Die Grundrisstypologie findet eine konsequente und effiziente Umsetzung in der konstruktiven Struktur, die dem Ziel nach einer wirtschaftlichen aber auch nachthaltigen Umsetzung gerecht werden sollte. Alle Konstruktionsglieder gehen stimmig über alle Geschoss durch, die Spannweiten der Betondecken sind moderat und nachvollziehbar. Die Wände sind gemauert, bei der Außenwand mit einem 50cm dicken Hohlkörperziegel, der keine weitere Dämmung oder gar ein WDVS benötigt. Die saubere konstruktive Fügung findet eine schöne Entsprechung in den Fassaden mit wohlproportionierten Fensteröffnungen und hochwertigen Werkstein-Fensterbänken, die horizontal fortlaufend die Fassade ansprechend gliedern. Die hellen Putzflächen, wenige Material-Akzentuierungen an den Eingängen sowie der angebotene textile Sonnenschutz vor den Fenstern und Loggien verheißen eine hochwertige und elegante Leichtigkeit.

Lediglich ein Aspekt des vorliegenden Entwurfs wird im Preisgericht sehr kontrovers diskutiert: Kann der nur zweigeschossig um die Ecke geführte Baukörper an der Heerstraße den Lärmschutz herstellen, den man sich für die Gartenseite und die Schlafräume wünscht?
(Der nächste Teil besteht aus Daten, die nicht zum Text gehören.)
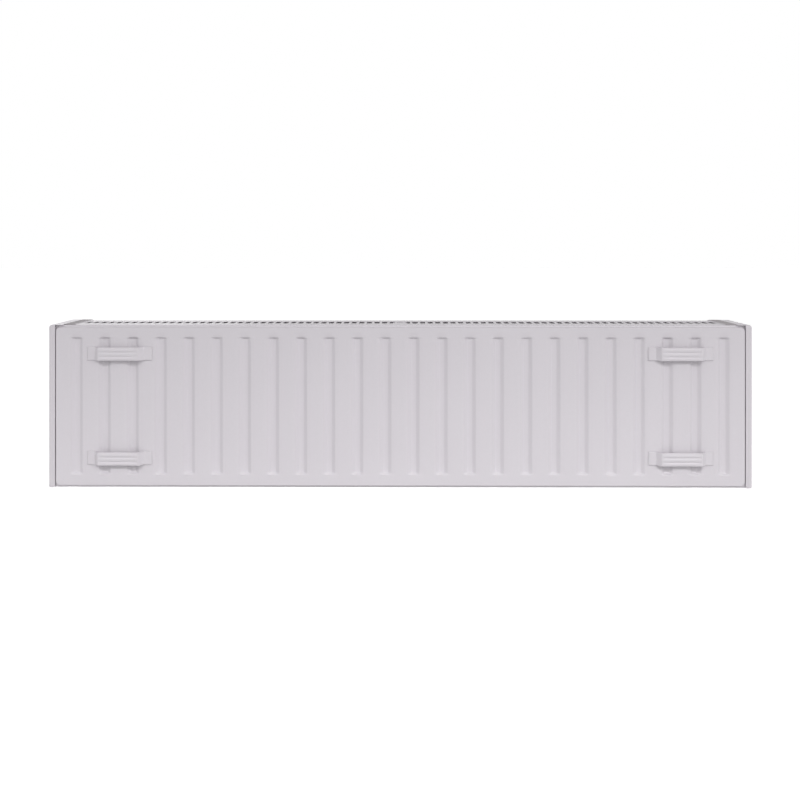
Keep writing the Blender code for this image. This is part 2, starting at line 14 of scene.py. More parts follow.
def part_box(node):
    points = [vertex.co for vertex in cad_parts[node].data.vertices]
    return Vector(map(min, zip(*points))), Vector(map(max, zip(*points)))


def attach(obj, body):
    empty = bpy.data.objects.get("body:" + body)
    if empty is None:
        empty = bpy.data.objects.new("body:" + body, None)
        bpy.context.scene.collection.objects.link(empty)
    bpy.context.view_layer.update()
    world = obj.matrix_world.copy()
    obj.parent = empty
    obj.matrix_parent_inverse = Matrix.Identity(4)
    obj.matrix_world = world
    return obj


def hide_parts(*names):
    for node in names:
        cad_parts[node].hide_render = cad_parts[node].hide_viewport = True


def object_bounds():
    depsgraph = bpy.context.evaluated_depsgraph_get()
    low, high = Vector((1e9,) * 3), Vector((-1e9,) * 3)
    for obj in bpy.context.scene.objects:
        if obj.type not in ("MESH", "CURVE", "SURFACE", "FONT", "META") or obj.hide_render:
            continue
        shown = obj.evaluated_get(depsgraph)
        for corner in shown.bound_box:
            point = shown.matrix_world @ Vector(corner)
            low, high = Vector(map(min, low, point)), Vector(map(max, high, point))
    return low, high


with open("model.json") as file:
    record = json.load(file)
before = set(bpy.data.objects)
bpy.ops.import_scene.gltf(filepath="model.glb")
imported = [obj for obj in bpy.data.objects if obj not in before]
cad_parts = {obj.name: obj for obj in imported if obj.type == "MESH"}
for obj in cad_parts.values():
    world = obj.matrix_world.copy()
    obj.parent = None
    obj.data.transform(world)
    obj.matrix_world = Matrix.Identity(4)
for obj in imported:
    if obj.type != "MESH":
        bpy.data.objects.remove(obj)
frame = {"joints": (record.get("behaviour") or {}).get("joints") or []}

CAD_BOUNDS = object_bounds()

# ---- Sizes read from the frame ----
LENGTH = CAD_BOUNDS[1].x - CAD_BOUNDS[0].x
REAR_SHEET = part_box("rear_panel_outer_sheet")
FRONT_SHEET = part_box("front_panel_outer_sheet")
PANEL_HEIGHT = REAR_SHEET[1].z
SEAM_X = REAR_SHEET[1].x
Y_MID = (REAR_SHEET[0].y + FRONT_SHEET[1].y) / 2
JOINTS = {joint["name"]: joint for joint in frame["joints"]}
VENT_AXIS = Vector(JOINTS["nozzle_turn"]["pos_m"])

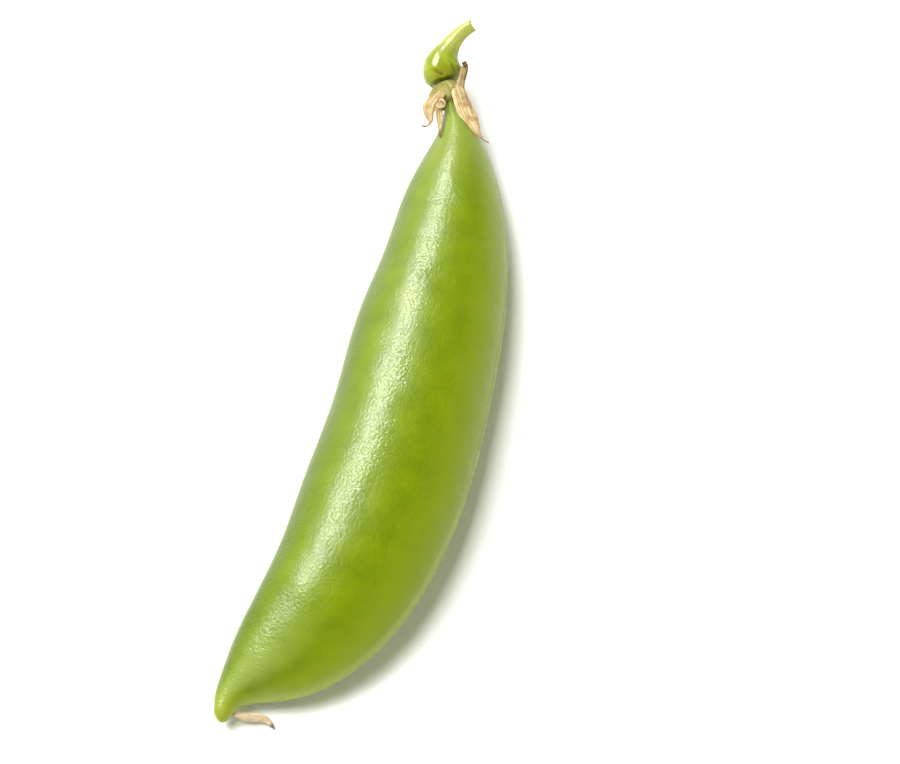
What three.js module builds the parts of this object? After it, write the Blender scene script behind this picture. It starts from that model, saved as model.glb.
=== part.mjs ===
// A sugar snap pea pod as picked, lying on its side on a flat surface.
// Millimetres, +Z up. The beak points to -Y, the stem to +Y and the bulging seam to +X.
// The pod grew as one closed piece. The stem with its swollen head, the calyx cup, the cup's five
// dried lobes, a curl of dried stamens and the dried style are pieces of their own on it.
import * as THREE from "three";

// Driving dimensions
const podLength = 78; // beak to neck, in a straight line
const podDepth = 12.4; // through both walls, at the belly
const bellyLevelled = 0.2; // how much the belly is levelled where it bears on the surface
const stemReach = 9.1; // from the neck to the cut end
const stemWidth = 1.45; // at the cut end
const headWidth = 4.4; // of the swollen head that joins the stem to the calyx
const cupWidth = 3.7; // of the calyx cup, round its mouth
const cupLength = 2.1;
const cupWall = 0.4;
const lobeThickness = 0.3;
const curlWidth = 0.85; // across the curl of dried stamens
const styleThickness = 0.6;

// Stations from the beak to the neck. front and back are x, y of the straight seam and of the bulging
// seam, in hundredths of the length. depth is half the depth and height is how high the seams lie, in
// hundredths of the depth.
const podStations = [
  { front: [-1.3, 0.4], back: [0.0, 0.2], depth: 2.4, height: 18.5 },
  { front: [-2.2, 1.4], back: [0.8, 1.5], depth: 6.5, height: 19 },
  { front: [-2.6, 2.9], back: [1.4, 2.7], depth: 9.5, height: 20 },
  { front: [-2.7, 4.7], back: [3.3, 4.0], depth: 13.5, height: 22 },
  { front: [-2.6, 7.2], back: [7.7, 5.9], depth: 20.5, height: 26 },
  { front: [-2.4, 10.5], back: [12.3, 9.4], depth: 28.5, height: 32 },
  { front: [-1.7, 16.0], back: [16.5, 15.4], depth: 38, height: 38.5 },
  { front: [-0.6, 25.0], back: [19.6, 24.7], depth: 46, height: 44.5 },
  { front: [-0.5, 35.3], back: [20.8, 35.9], depth: 50, height: 48 },
  { front: [-0.4, 47.4], back: [20.3, 47.4], depth: 50, height: 48 },
  { front: [-1.3, 61.5], back: [18.7, 61.5], depth: 48, height: 46 },
  { front: [-1.0, 73.7], back: [16.2, 73.7], depth: 43, height: 42 },
  { front: [-1.2, 82.7], back: [13.2, 82.7], depth: 37, height: 38 },
  { front: [-0.5, 89.5], back: [9.7, 89.7], depth: 30, height: 36 },
  { front: [0.1, 93.6], back: [6.4, 94.3], depth: 22.5, height: 35.5 },
  { front: [0.1, 96.2], back: [3.6, 96.6], depth: 15.5, height: 36 },
  { front: [-0.1, 98.0], back: [1.9, 98.1], depth: 10.5, height: 36.5 },
  { front: [-0.3, 100], back: [0.7, 100], depth: 6.5, height: 37.5 },
];
const seamPinch = 1.12; // 1 is an oval section; above 1 it comes to an edge at each seam

const colour = {
  pod: "#8fae2b",
  stem: "#a9bd3a",
  cup: "#93854a",
  lobe: "#cfa873",
  curl: "#e2d3b4",
  style: "#dcc09c",
};

const point = (x, y, z) => new THREE.Vector3(x, y, z);

// The pod's section at a station: its centre and its two half-axes.
function podSection({ front, back, depth, height }) {
  const frontSeam = point(...front, 0).multiplyScalar(podLength / 100);
  const backSeam = point(...back, 0).multiplyScalar(podLength / 100);
  const level = (podDepth * height) / 100 - bellyLevelled;
  return {
    centre: frontSeam.clone().add(backSeam).multiplyScalar(0.5).setZ(level),
    side: frontSeam.clone().sub(backSeam).multiplyScalar(0.5),
    rise: point(0, 0, (podDepth * depth) / 100),
  };
}

// Sections spaced evenly along smooth curves through the given ones.
function between(sections, steps) {
  const count = (sections.length - 1) * steps;
  const curve = (part) =>
    new THREE.CatmullRomCurve3(sections.map((section) => section[part]), false, "centripetal");
  const [centres, sides, rises] = ["centre", "side", "rise"].map(curve);
  return Array.from({ length: count + 1 }, (_, i) => ({
    centre: centres.getPoint(i / count),
    side: sides.getPoint(i / count),
    rise: rises.getPoint(i / count),
  }));
}

// A closed skin over a row of oval sections, each turned from its side axis to its rise axis.
// The row has to run along side x rise, so that the skin faces out.
function skin(sections, around, pinch = 1) {
  const positions = [];
  const index = [];
  for (const { centre, side, rise } of sections) {
    for (let j = 0; j < around; j++) {
      const turn = (2 * Math.PI * j) / around;
      const up = Math.sin(turn);
      const lift = Math.sign(up) * Math.abs(up) ** pinch;
      const spot = centre.clone().addScaledVector(side, Math.cos(turn)).addScaledVector(rise, lift);
      positions.push(...spot.toArray());
    }
  }
  const startCap = positions.length / 3;
  const endCap = startCap + 1;
  positions.push(...sections[0].centre.toArray(), ...sections.at(-1).centre.toArray());
  const lastRing = (sections.length - 1) * around;
  for (let j = 0; j < around; j++) {
    const next = (j + 1) % around;
    index.push(startCap, next, j, endCap, lastRing + j, lastRing + next);
    for (let ring = 0; ring < lastRing; ring += around) {
      const [a, b] = [ring + j, ring + next];
      index.push(a, b, b + around, a, b + around, a + around);
    }
  }
  const geometry = new THREE.BufferGeometry();
  geometry.setAttribute("position", new THREE.Float32BufferAttribute(positions, 3));
  geometry.setIndex(index);
  geometry.computeVertexNormals();
  return geometry;
}

// The pod, with its belly levelled where it would reach below the surface.
function podGeometry() {
  const geometry = skin(between(podStations.map(podSection), 3), 28, seamPinch);
  const places = geometry.getAttribute("position");
  for (let i = 0; i < places.count; i++) {
    places.setZ(i, Math.max(places.getZ(i), 0));
  }
  geometry.computeVertexNormals();
  return geometry;
}

// Tissue along a path. Each point has its place from the start, and the width there, which lies as
// near as it can to across. Where no thickness is given, the section is round.
function tissue({ start, points, across, thickness }, around = 10) {
  const centres = points.map(([x, y, z]) => start.clone().add(point(x, y, z)));
  const line = new THREE.CatmullRomCurve3(centres, false, "centripetal");
  const sections = points.map(([, , , width], i) => {
    const along = line.getTangent(i / (points.length - 1));
    const side = point(...across).projectOnPlane(along).setLength(width / 2);
    const rise = new THREE.Vector3().crossVectors(along, side).setLength((thickness ?? width) / 2);
    return { centre: centres[i], side, rise };
  });
  return skin(between(sections, 2), around);
}

// The calyx cup: an open wall turned about +Y, widest at its mouth.
function cupGeometry() {
  const mouth = cupWidth / 2;
  const base = mouth * 0.72;
  const wall = [
    [mouth - cupWall, 0],
    [mouth, 0],
    [mouth * 0.97, cupLength * 0.45],
    [base, cupLength],
    [base - cupWall, cupLength],
    [mouth * 0.97 - cupWall, cupLength * 0.45],
    [mouth - cupWall, 0],
  ];
  return new THREE.LatheGeometry(wall.map(([radius, y]) => new THREE.Vector2(radius, y)), 24);
}

const neck = podSection(podStations.at(-1)).centre;
const beak = podSection(podStations[0]).centre;

// The stem leaves the cup as a swollen head, narrows, and bends over to its cut end.
const stem = {
  start: neck,
  across: [1, 0, 0],
  points: [
    [-1.2, 0.19 * stemReach, 0.6, headWidth * 0.72],
    [-1.5, 0.24 * stemReach, 0.7, headWidth * 0.93],
    [-1.85, 0.33 * stemReach, 0.85, headWidth],
    [-2.0, 0.44 * stemReach, 1.1, headWidth * 0.86],
    [-1.9, 0.57 * stemReach, 1.35, headWidth * 0.6],
    [-1.6, 0.7 * stemReach, 1.6, headWidth * 0.46],
    [-1.15, 0.82 * stemReach, 1.8, headWidth * 0.39],
    [-0.55, 0.92 * stemReach, 1.95, headWidth * 0.35],
    [0.1, stemReach, 2.0, stemWidth],
  ],
};

// Each lobe hangs from the cup's mouth towards the pod, except the folded one, which lies back
// along the stem's head.
const lobes = {
  calyx_lobe_front_broad: {
    across: [1, 0.1, 0.35],
    points: [
      [-1.85, -0.75, 1.45, 1.0],
      [-1.9, -1.8, 1.5, 1.8],
      [-1.9, -3.0, 1.15, 1.6],
      [-2.1, -4.5, 0.65, 0.5],
    ],
  },
  calyx_lobe_front_narrow: {
    across: [1, 0.2, 0.3],
    points: [
      [-0.7, -1.1, 2.05, 0.5],
      [-0.5, -2.1, 1.8, 0.75],
      [-0.05, -4.0, 1.85, 0.75],
      [0.7, -6.4, 2.5, 0.35],
    ],
  },
  calyx_lobe_back_long: {
    across: [0.8, 0.6, -0.3],
    points: [
      [1.95, 0.3, 1.5, 1.4],
      [2.35, -0.8, 1.75, 2.1],
      [3.2, -2.4, 1.85, 2.0],
      [4.4, -3.8, 1.7, 1.2],
      [5.2, -4.4, 1.45, 0.4],
    ],
  },
  calyx_lobe_folded: {
    across: [0.7, 0.2, -0.7],
    points: [
      [1.75, 1.3, 1.0, 0.8],
      [1.6, 2.4, 1.2, 0.9],
      [1.3, 3.6, 1.3, 0.9],
      [1.0, 4.4, 1.1, 0.7],
    ],
  },
  calyx_lobe_under: {
    across: [1, 0.3, 0],
    points: [
      [-0.35, -0.8, -1.9, 0.8],
      [0.05, -2.1, -2.35, 1.3],
      [0.65, -3.4, -2.85, 1.2],
      [1.35, -4.6, -3.25, 0.5],
    ],
  },
};

// The dried stamens are a strip rolled into an open ring that stands on the cup's mouth.
function stamenCurl() {
  const turns = [-2.6, -1.6, -0.6, 0.4, 1.4, 2.3];
  const radius = curlWidth / 2;
  const middle = point(-0.2, -2.2, 2.55);
  return {
    start: neck.clone().add(middle),
    across: [0.1, -0.45, 0.9],
    points: turns.map((turn) => {
      const up = Math.sin(turn) * radius;
      return [Math.cos(turn) * radius, 0.9 * up, 0.45 * up, 0.5];
    }),
    thickness: 0.2,
  };
}

// The style leaves the beak sideways, droops to the surface and bends down at its tip.
const style = {
  start: beak,
  across: [0.2, 1, 0.2],
  thickness: styleThickness,
  points: [
    [1.65, 1.35, -0.35, 0.5],
    [2.4, 1.85, -0.7, 0.85],
    [3.4, 2.2, -0.95, 1.0],
    [4.3, 2.3, -1.15, 0.8],
    [5.2, 1.8, -1.45, 0.45],
  ],
};

const root = new THREE.Group();

function add(name, geometry, look, roughness) {
  const material = new THREE.MeshStandardMaterial({ color: look, roughness, metalness: 0 });
  const mesh = new THREE.Mesh(geometry, material);
  mesh.name = name;
  root.add(mesh);
  return mesh;
}

add("pod", podGeometry(), colour.pod, 0.38);
add("stem", tissue(stem, 20), colour.stem, 0.35);

const cup = add("calyx_cup", cupGeometry(), colour.cup, 0.8);
cup.quaternion.setFromUnitVectors(point(0, 1, 0), point(-0.5, 0.85, 0.12).normalize());
cup.position.copy(neck).add(point(0, -0.45, 0));

for (const [name, lobe] of Object.entries(lobes)) {
  add(name, tissue({ start: neck, thickness: lobeThickness, ...lobe }), colour.lobe, 0.8);
}
add("stamen_curl", tissue(stamenCurl()), colour.curl, 0.75);
add("style", tissue(style), colour.style, 0.7);

// The origin is on the surface, under the middle of the whole thing.
const middle = new THREE.Box3().setFromObject(root).getCenter(new THREE.Vector3());
root.position.set(-middle.x, -middle.y, 0);

export default root;
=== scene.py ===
import math

import bpy
import numpy as np
from mathutils import Matrix, Vector


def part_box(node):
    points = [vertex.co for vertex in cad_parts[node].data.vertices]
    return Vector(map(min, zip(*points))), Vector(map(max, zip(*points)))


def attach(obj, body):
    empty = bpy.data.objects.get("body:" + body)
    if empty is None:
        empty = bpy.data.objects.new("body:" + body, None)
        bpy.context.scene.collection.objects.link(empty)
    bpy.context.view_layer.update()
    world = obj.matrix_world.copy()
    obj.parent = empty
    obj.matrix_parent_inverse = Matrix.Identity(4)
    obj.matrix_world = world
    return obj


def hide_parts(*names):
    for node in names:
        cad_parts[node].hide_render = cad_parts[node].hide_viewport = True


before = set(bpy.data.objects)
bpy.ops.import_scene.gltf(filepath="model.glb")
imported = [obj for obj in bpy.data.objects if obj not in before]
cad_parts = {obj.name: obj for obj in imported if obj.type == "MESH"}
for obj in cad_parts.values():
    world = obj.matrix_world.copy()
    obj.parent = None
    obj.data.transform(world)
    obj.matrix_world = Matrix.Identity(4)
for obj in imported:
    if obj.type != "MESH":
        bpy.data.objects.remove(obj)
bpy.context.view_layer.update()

# A closed sugar snap pea pod lying on its side, with its stem, dried calyx and dried style.
# Metres. The beak points to -Y, the stem to +Y and the bulging seam to +X.

mm = 0.001
podLow, podHigh = (np.array(corner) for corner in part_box("pod"))


# a smooth curve through rows of numbers: the natural cubic spline over the knots, read at the given places
def splineThrough(knots, rows, places):
    knots, rows = np.asarray(knots, float), np.asarray(rows, float)
    step = np.diff(knots)
    slope = np.diff(rows, axis=0) / step[:, None]
    system = np.eye(len(knots))
    inner = np.arange(1, len(knots) - 1)
    system[inner, inner - 1] = step[:-1]
    system[inner, inner] = 2 * (step[:-1] + step[1:])
    system[inner, inner + 1] = step[1:]
    wanted = np.zeros_like(rows)
    wanted[1:-1] = 6 * np.diff(slope, axis=0)
    bend = np.linalg.solve(system, wanted)
    piece = np.clip(np.searchsorted(knots, places) - 1, 0, len(step) - 1)
    width = step[piece][:, None]
    left = (places - knots[piece])[:, None]
    right = width - left
    return (
        (bend[piece] * right**3 + bend[piece + 1] * left**3) / (6 * width)
        + (rows[piece] / width - bend[piece] * width / 6) * right
        + (rows[piece + 1] / width - bend[piece + 1] * width / 6) * left
    )


# distance run along a row of points, from 0 at the first
def runAlong(points):
    return np.concatenate([[0], np.cumsum(np.linalg.norm(np.diff(points, axis=0), axis=1))])


def unit(vectors):
    return vectors / np.linalg.norm(vectors, axis=-1, keepdims=True)


# 0 below low, 1 above high, and an even S between them
def fade(value, low, high):
    share = np.clip((value - low) / (high - low), 0, 1)
    return share * share * (3 - 2 * share)


# a bell of height 1 and the given half width
def bell(value, middle, halfWidth):
    return np.exp(-(((value - middle) / halfWidth) ** 2))


# directions square to a grid that is closed the second way, pointing out: across x along
def outwards(grid):
    along = np.gradient(grid, axis=0)
    around = np.roll(grid, -1, axis=1) - np.roll(grid, 1, axis=1)
    return unit(np.cross(around, along) + 1e-15)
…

Diesen Aspekt gilt es noch einmal zu überprüfen, auch wenn man zugrunde legt, dass die angestrebte Passivhausauweise ohnehin eine maschinelle Belüftung aller Räume erforderlich macht, und die Nachtruhe bei geöffneten Fenstern nicht erforderlich sein dürfte.

Insgesamt handelt es sich um einen sehr guten Betrag, der in sehr vielen Belangen überzeugt und eine gelungene Antwort auf die Aufgabenstellung gibt.